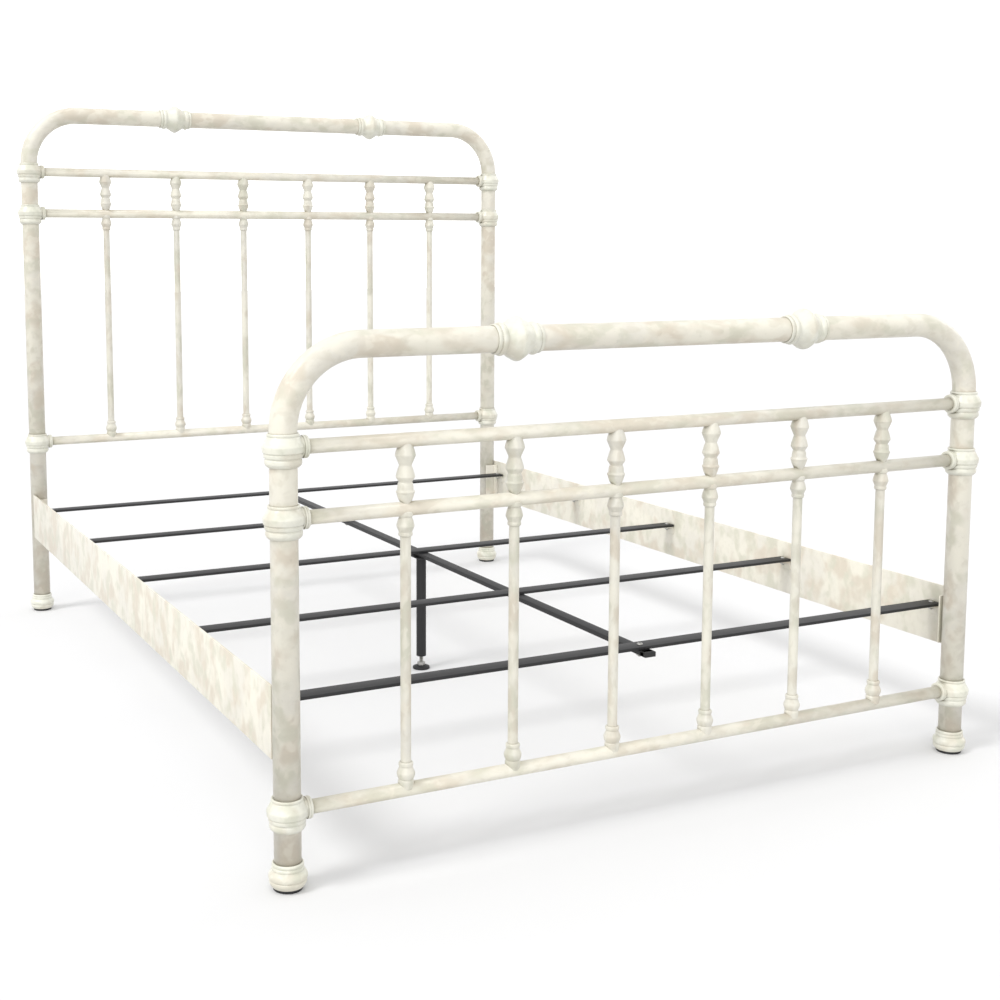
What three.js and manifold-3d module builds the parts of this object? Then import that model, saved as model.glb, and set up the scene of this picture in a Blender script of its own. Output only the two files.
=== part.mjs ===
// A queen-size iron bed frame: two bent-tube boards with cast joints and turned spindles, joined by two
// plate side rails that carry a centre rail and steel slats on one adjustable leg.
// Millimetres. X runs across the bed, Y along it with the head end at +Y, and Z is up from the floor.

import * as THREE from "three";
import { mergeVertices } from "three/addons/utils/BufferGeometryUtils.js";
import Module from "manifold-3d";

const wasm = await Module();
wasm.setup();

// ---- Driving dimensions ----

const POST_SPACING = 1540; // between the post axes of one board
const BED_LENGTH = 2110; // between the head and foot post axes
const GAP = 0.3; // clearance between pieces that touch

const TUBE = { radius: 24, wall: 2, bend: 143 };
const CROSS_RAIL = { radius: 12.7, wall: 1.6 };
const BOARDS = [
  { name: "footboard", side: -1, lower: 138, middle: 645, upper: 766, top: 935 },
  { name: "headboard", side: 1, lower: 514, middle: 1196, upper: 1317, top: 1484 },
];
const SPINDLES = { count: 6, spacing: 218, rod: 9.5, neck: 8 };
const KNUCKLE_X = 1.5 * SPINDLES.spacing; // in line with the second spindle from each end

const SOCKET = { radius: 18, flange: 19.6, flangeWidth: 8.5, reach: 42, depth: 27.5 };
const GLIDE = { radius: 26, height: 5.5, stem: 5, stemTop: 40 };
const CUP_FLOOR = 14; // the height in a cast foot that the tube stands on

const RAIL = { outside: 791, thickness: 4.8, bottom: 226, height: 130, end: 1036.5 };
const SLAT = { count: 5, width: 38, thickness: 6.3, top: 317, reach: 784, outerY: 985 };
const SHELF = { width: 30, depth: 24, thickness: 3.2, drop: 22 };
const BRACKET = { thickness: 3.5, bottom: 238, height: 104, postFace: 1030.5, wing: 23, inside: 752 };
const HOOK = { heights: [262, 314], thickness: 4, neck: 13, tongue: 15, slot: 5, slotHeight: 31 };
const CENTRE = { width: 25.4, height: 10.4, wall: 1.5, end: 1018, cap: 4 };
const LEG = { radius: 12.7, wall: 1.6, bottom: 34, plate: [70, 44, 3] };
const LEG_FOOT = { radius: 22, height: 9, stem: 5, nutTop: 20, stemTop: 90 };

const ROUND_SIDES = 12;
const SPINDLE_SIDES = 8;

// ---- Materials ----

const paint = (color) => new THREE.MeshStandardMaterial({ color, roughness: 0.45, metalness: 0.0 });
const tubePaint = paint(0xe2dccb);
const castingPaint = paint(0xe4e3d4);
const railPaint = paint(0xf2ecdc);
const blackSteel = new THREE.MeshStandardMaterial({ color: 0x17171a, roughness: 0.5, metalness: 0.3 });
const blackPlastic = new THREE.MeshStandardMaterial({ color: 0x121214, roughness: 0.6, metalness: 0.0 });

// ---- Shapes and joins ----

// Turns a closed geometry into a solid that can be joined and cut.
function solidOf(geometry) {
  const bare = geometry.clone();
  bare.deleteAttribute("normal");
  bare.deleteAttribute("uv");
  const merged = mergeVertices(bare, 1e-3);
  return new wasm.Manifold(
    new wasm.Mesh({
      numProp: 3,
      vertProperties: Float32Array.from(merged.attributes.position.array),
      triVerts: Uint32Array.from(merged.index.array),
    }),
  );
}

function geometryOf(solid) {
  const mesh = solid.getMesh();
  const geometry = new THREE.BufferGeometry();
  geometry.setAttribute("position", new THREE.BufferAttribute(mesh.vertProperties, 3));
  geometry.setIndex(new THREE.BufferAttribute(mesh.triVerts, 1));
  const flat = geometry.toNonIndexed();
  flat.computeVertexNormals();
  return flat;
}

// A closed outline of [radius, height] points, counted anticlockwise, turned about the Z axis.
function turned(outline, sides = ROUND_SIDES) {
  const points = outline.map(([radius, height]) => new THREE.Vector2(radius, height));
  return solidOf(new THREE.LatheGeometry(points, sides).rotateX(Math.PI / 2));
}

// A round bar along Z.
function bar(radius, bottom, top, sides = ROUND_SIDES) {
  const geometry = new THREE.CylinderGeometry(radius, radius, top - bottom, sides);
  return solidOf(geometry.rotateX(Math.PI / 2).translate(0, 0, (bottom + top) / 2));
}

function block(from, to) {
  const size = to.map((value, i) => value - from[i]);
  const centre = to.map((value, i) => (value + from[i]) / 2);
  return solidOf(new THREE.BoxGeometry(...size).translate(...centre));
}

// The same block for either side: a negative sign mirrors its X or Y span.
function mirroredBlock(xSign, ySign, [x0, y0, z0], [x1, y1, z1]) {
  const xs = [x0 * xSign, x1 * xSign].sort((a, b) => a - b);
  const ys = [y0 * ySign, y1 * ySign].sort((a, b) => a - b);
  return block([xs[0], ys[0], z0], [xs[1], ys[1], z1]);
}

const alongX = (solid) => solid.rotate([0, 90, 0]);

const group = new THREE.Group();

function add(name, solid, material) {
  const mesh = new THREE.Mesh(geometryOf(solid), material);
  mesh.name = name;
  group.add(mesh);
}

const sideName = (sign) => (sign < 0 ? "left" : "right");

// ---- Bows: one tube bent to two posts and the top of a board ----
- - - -
Job
Reprint the data above from the opening line to the line holding "const GAP = 0.3;", inclusive, and nothing else.

Finished exercise
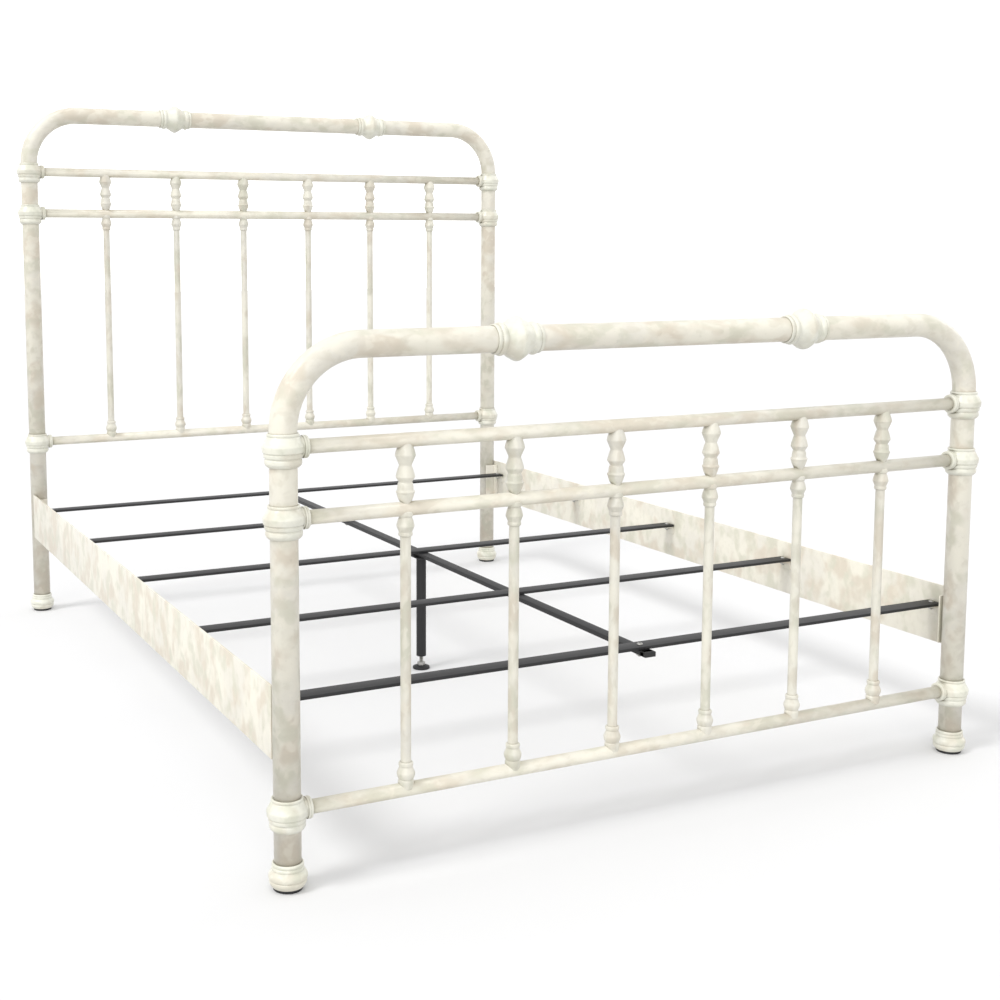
What three.js and manifold-3d module builds the parts of this object? Then import that model, saved as model.glb, and set up the scene of this picture in a Blender script of its own. Output only the two files.
=== part.mjs ===
// A queen-size iron bed frame: two bent-tube boards with cast joints and turned spindles, joined by two
// plate side rails that carry a centre rail and steel slats on one adjustable leg.
// Millimetres. X runs across the bed, Y along it with the head end at +Y, and Z is up from the floor.

import * as THREE from "three";
import { mergeVertices } from "three/addons/utils/BufferGeometryUtils.js";
import Module from "manifold-3d";

const wasm = await Module();
wasm.setup();

// ---- Driving dimensions ----

const POST_SPACING = 1540; // between the post axes of one board
const BED_LENGTH = 2110; // between the head and foot post axes
const GAP = 0.3; // clearance between pieces that touch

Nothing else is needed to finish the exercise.